Flowers of the banana plant on a Cambodian market stall

You will need around half a large or one whole small petal layer per person.

Serves two

  • Banana Blossom
  • 2 tablespoons of roughly torn mixed herbs including mint, basil and coriander [Asian varieties if available]
  • A handful of torn spinach leaves
  • 1 large mild red chilli cut into thin strips
  • 1 tablespoon of roasted peanuts, slightly crushed
  • Juice of 1 lime added to a shallow bowl of cold water
  • 150g to 180g of poached chicken or any leftover poultry

For the dressing

  • 1 or 2 mild red chillies
  • 1 small birds eye chilli [optional]
  • Juice of 2 limes
  • 3 cloves of garlic.
  • 1 shallot finely chopped
  • 1 tablespoon Cambodian fish sauce [or two thirds that amount of Thai Nam Pla]
  • 1 tablespoon palm sugar
  • Pinch of salt
  • 4 tablespoons water

The dressing can be made a few days beforehand and stored [covered] in the fridge. Chop the chilli finely and crush the garlic, then smash together a little with a mortar and pestle but do not reduce to a paste. Mix all the other ingredients and stir to dissolve the sugar, then add the chilli and garlic.
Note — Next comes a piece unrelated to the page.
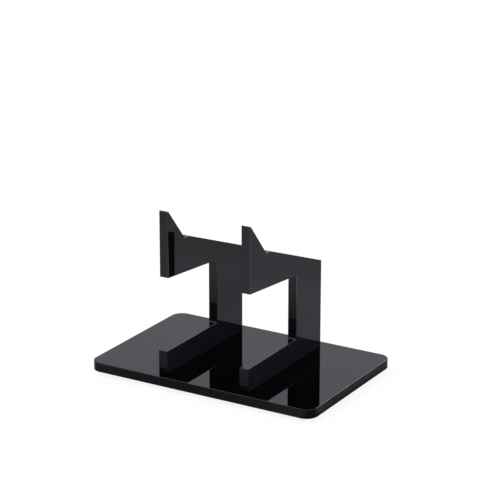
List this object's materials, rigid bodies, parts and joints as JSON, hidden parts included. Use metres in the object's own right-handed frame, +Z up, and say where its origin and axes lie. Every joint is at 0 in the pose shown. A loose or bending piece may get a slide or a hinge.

To make the salad roll the banana ‘petals’ into cylinders and slice finely across to produce strips about 1mm wide. Place these into the cold water with lime juice to prevent browning. Drain after five minutes. Tear the meat into thin strips with your fingers. Toss everything together in a bowl and add the dressing bit by bit until you are happy with the balance of flavours. It should be sprightly and fresh, lively with herbs and with a kick from the dressing.